Portugal is truly a wondrous place to visit, and touring this beautiful and culturally rich nation by car gives you the freedom to explore - not just the tourist hotspots, either, but also the hidden gems. Behind the wheel, you will be your own tour guide. And unlike those travelers who are stuck on a tour bus, you will be free to follow your muse and experience the real Portugal, however you see fit.
Take in the easygoing charm and old-world-meets-new allure of the city of Lisbon, while touring Portugal. Spend as many hours as you like among the pastoral vineyards and natural wonders of Douro Valley. Tour the remnants of the 13th century Moorish occupation in Tavira. Or suit up and SCUBA dive to a sunken submarine in Matosinhos. Where you go is up to you.
This guide is designed to help you make the most of your self-guided driving tour of Portugal. In it, we'll cover everything from must-see sights to the rules of the road, not to mention tips designed to help you make the most of your time in this amazing destination.
Driving in any new place can be a bit intimidating, but we'll have you driving like a Portuguese native in short order. Just follow these tips, and you'll make your time behind the wheel easier, and less stressful while touring Portugal.
This tip applies anywhere, of course, but doubly so in Portugal, especially outside of major cities. People in the countryside take a decidedly laid-back approach to driving, and it's not terribly uncommon to find roads temporarily blocked by old friends who've stopped to chat for a while. You may also find cars parked in the middle of the road, especially on roads less traveled. Just honk your horn, and someone will probably move the car fairly promptly.
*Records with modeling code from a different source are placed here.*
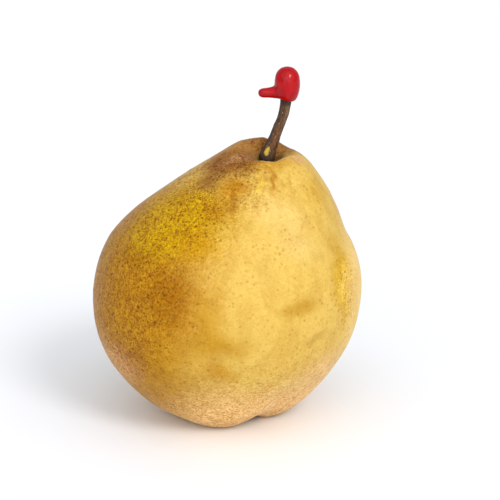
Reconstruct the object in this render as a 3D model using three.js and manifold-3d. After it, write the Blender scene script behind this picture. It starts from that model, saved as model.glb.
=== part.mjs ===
// A large round winter pear standing on its base lobes, with a woody stem whose cut end is sealed in wax.
// Millimetres, +Z up. The floor is z = 0 and the origin lies under the middle of the outline.
import * as THREE from "three";
import { mergeVertices } from "three/addons/utils/BufferGeometryUtils.js";
import Module from "manifold-3d";

const wasm = await Module();
wasm.setup();

// ---- flesh ----
// Half outline from the calyx basin's bottom, over the base rim, belly and crown, to the stem cavity's bottom.
const fleshOutline = [
  [0, 8],
  [4.5, 7],
  [9.5, 3],
  [14.8, -1],
  [26, 4.8],
  [36.5, 17.5],
  [42.5, 31],
  [43.8, 44],
  [41, 56.5],
  [34.1, 67.5],
  [25.5, 76.3],
  [18.2, 83],
  [13.2, 87.4],
  [9.3, 89.4],
  [6.2, 88.4],
  [3, 85.5],
  [0, 84.5],
];
const fleshRings = 48; // steps along the half outline
const fleshSectors = 72; // steps round the axis

// Furrows between the base lobes: direction in degrees, half width in degrees, depth.
const baseFurrows = [
  [-54, 19.5, 3.2],
  [48, 18, 2],
  [110, 18, 2.5],
  [165, 18, 2.2],
  [221, 25, 1.4],
];
// The stem cavity's rim, given the same way: low at the front and left, swollen at the back.
const rimFurrows = [
  [-130, 50, 2.4],
  [-75, 20, 0.8],
  [100, 46, -1.5],
];
// Where each change of the turned form sets in and where it is complete, in radius or height.
const baseFurrowRadii = [2, 10];
const baseFurrowHeights = [3, 26]; // the base furrows fade out between these
const rimFurrowRadii = [1, 8];
const rimFurrowHeights = [74, 88];
const tiltHeights = [64, 88];
const bellyHeights = [15, 60];
const crownHeights = [60, 88.6];
const baseHeights = [3, 30]; // the shift of the base fades out between these

const bellyLean = 1.75; // sideways shift of the belly over the base
const crownLean = 12.75; // further sideways shift of the crown
const crownTilt = Math.tan(THREE.MathUtils.degToRad(9.3)); // slope of the crown down to the right
const baseBack = 2.4; // backward shift of the base under the belly
const axisX = -1.1; // the base's axis, so that the whole outline is centred on the origin

// ---- stem ----
const stemPath = [
  [12.4, 0, 85.6],
  [13.1, 0, 87.6],
  [14.5, 0, 91.2],
  [16.1, 0.2, 95.4],
  [17.8, 0.3, 99.9],
  [18.9, 0.3, 105.2],
  [19.3, 0.3, 111.5],
];
// Radius against the share of the stem's length, from the flared foot to the cut end.
const stemOutline = [
  [0, 0],
  [1.7, 0],
  [2.7, 0.03],
  [2.5, 0.1],
  [2.05, 0.2],
  [1.7, 0.35],
  [1.6, 0.55],
  [1.75, 0.8],
  [1.8, 0.98],
  [1.5, 1],
  [0, 1],
];
const stemSectors = 20;
const stemTop = 100; // above this height the stem's clearance also lengthens it

// ---- sealing wax ----
const waxAxis = [19.3, 0.3];
const waxOutline = [
  [0, 105.3],
  [2.4, 105.3],
  [3, 106.2],
  [3.5, 107.6],
  [3.9, 109.6],
  [3.95, 111.8],
  [3.4, 114],
  [2.2, 115.6],
  [0.9, 116.15],
  [0, 116.25],
];
const waxSectors = 36;
const drip = { length: 8.5, height: 108.9, droop: 7, root: -0.6 }; // the set drip; droop in degrees
const dripSectors = 20;
// Radius of the drip against the share of its length.
const dripOutline = [
  [0, 0],
  [2.4, 0],
  [2.25, 0.35],
  [1.85, 0.5],
  [1.65, 0.62],
  [1.6, 0.73],
  [1.5, 0.82],
  [1.25, 0.9],
  [0.8, 0.96],
  [0, 1],
];
const waxGap = 0.3; // clearance round the stem inside the wax

// ---- dried calyx ----
const calyxCentre = [axisX, 2.3];
const calyxHeight = 7.4; // underside of the flesh at the calyx, less the gap
const sepalCount = 5;
const sepal = {
  length: 5.2,
  foot: 0.94, // half width at the ring
  belly: 1.6, // half width of the curve's control point
  bellyShare: 0.35, // its share of the length
  thickness: 0.5,
  cup: 0.06, // how far its edges rise, per square millimetre
  steepness: 78, // of its foot, in degrees
  curl: 62, // how far it bends outwards, in degrees
  drop: 0.72, // share of its fall that is kept
  ring: 2, // radius of the calyx ring
  height: 6.7,
  firstTurn: 20, // direction of the first one, in degrees
};
const stamenCount = 9;
const stamen = { length: 2.6, ring: 0.75, spreads: [14, 26] }; // spreads in degrees, by turns
const buttonOutline = [
  [0, -0.9],
  [0.7, -0.8],
  [1.15, -0.45],
  [1.2, 0],
  [0, 0],
];
const buttonSectors = 16;
// Radius of a thread against the share of its length, listed bottom to top.
const threadOutline = [
  [0, 1],
  [0.31, 0.92],
  [0.26, 0.82],
  [0.15, 0.7],
  [0.22, 0.12],
  [0, 0.12],
];
const threadSectors = 8;

// 0 below from, 1 above to, with a smooth step between.
function ramp([from, to], value) {
  return THREE.MathUtils.smoothstep(value, from, to);
}

// Total depth of a set of furrows at one direction round the axis.
function furrowDepth(furrows, angle) {
  let depth = 0;
  for (const [direction, width, deep] of furrows) {
    let away = angle - THREE.MathUtils.degToRad(direction);
    away = Math.atan2(Math.sin(away), Math.cos(away));
    depth += deep * Math.exp(-((away / THREE.MathUtils.degToRad(width)) ** 2));
  }
  return depth;
}

// Moves one point of the turned body to its place on the lobed, leaning fruit.
function growPoint(p) {
  const angle = Math.atan2(p.y, p.x);
  const radius = Math.hypot(p.x, p.y);
  const height = p.z;
  const atBase = ramp(baseFurrowRadii, radius) * (1 - ramp(baseFurrowHeights, height));
  const atRim = ramp(rimFurrowRadii, radius) * ramp(rimFurrowHeights, height);
  p.z += atBase * furrowDepth(baseFurrows, angle);
  p.z -= atRim * furrowDepth(rimFurrows, angle);
  p.z -= crownTilt * p.x * ramp(tiltHeights, height);
  p.z = Math.max(p.z, 0);
  p.x += axisX + bellyLean * ramp(bellyHeights, height) + crownLean * ramp(crownHeights, height);
  p.y += baseBack * (1 - ramp(baseHeights, height));
  return p;
}

// Applies a function to every vertex of a geometry and merges the seams.
function reshape(geometry, move) {
  const position = geometry.getAttribute("position");
  const p = new THREE.Vector3();
  for (let i = 0; i < position.count; i++) {
    p.fromBufferAttribute(position, i);
    move(p);
    position.setXYZ(i, p.x, p.y, p.z);
  }
  geometry.deleteAttribute("normal");
  geometry.deleteAttribute("uv");
  const merged = mergeVertices(geometry, 1e-3);
  merged.computeVertexNormals();
  return merged;
}

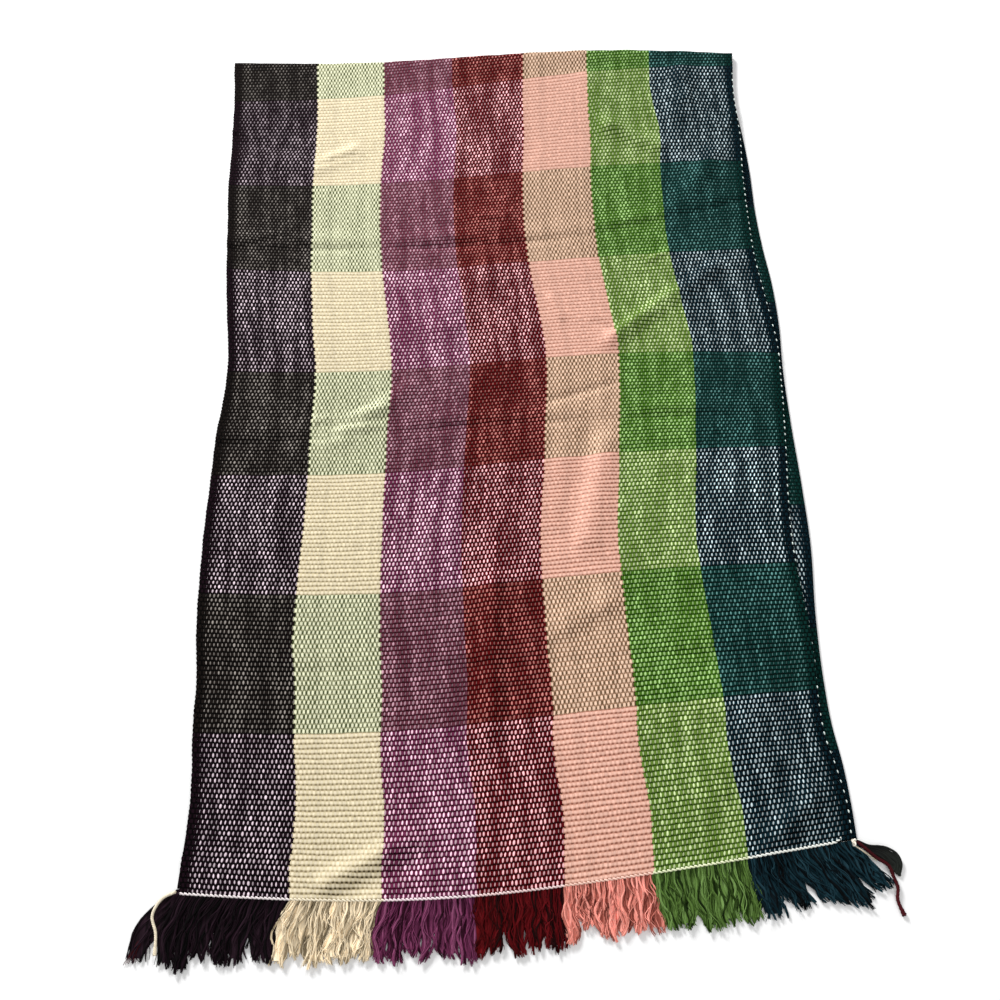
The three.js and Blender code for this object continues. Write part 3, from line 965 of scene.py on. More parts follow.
@dataclass(frozen=True)
class WeaveFinish:
    """Plain weave: striped warp floats with the weft showing between them as tall ovals.

    Sizes are shares of a warp end's or a pick's spacing. Slant is how far an oval leans, and shading how
    dark painted shade makes the warp where it dives. A gain is how bright a yarn gets, from chance, from
    light painted where the cloth faces the key light, or from how far it is from the fold.
    The bump's depth is in metres.
    """

    oval_width: float = 0.52
    oval_height: float = 0.43
    oval_least: float = 0.68
    oval_more: float = 0.42
    oval_patch: Ramp = (0.34, 0.6, 0.70, 1.05)
    oval_rim: Ramp = (0.78, 1.12, 1.0, 0.0)
    oval_shade: Ramp = (0.55, 1.15, 0.0, 0.6)
    oval_dome: Ramp = (0.0, 1.1, 0.85, 0.1)
    float_width: float = 0.52
    float_height: float = 0.54
    float_rim: Ramp = (0.80, 1.15, 0.0, 1.0)
    selvage: float = 4.6
    selvage_stray: float = 3.5
    end_stray: float = 0.42
    pick_stray: float = 0.30
    slant: float = 0.2
    shading: float = 0.75
    ply_across: float = 14.0
    ply_along: float = 22.0
    ply_height: float = 0.05
    hair_height: float = 0.25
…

Bumper riding or tailgating is a bit more common in Portugal than elsewhere. Just keep your cool. Don't drive faster than you are comfortable traveling. The tailgater will take the first opportunity to pass, so just give them room.
Portugal has strict regulations against passing on the right. You can be fined more than 1,000 Euros for doing so. If you find yourself in a situation where you must pass, be sure to do so on the left.
The Portuguese do not tolerate conversing on a mobile device while operating a vehicle. The fine? 600 Euros. Better pull off to the side and park, instead.
See also: lorries, scooters, donkeys, pedestrians, and carts. Don't be surprised if they pull out from a blind side street without warning when you're touring around Portugal by car.
Of course, this rule applies anywhere you go, but don't be tempted to bend the rules just because you're on vacation. The blood alcohol limit in Portugal is 0.05%.
Portugal seems to be full of oddly placed roundabouts these days, and to the uninitiated, they can be pretty chaotic. Yes, there are lanes. No, nobody uses them. Just be sure to stick to the inside lane until you find your exit.
The Portuguese are not big on the use of turn signals. By all means, use your own, but don't be surprised if the car ahead of you signals left before making an abrupt right turn.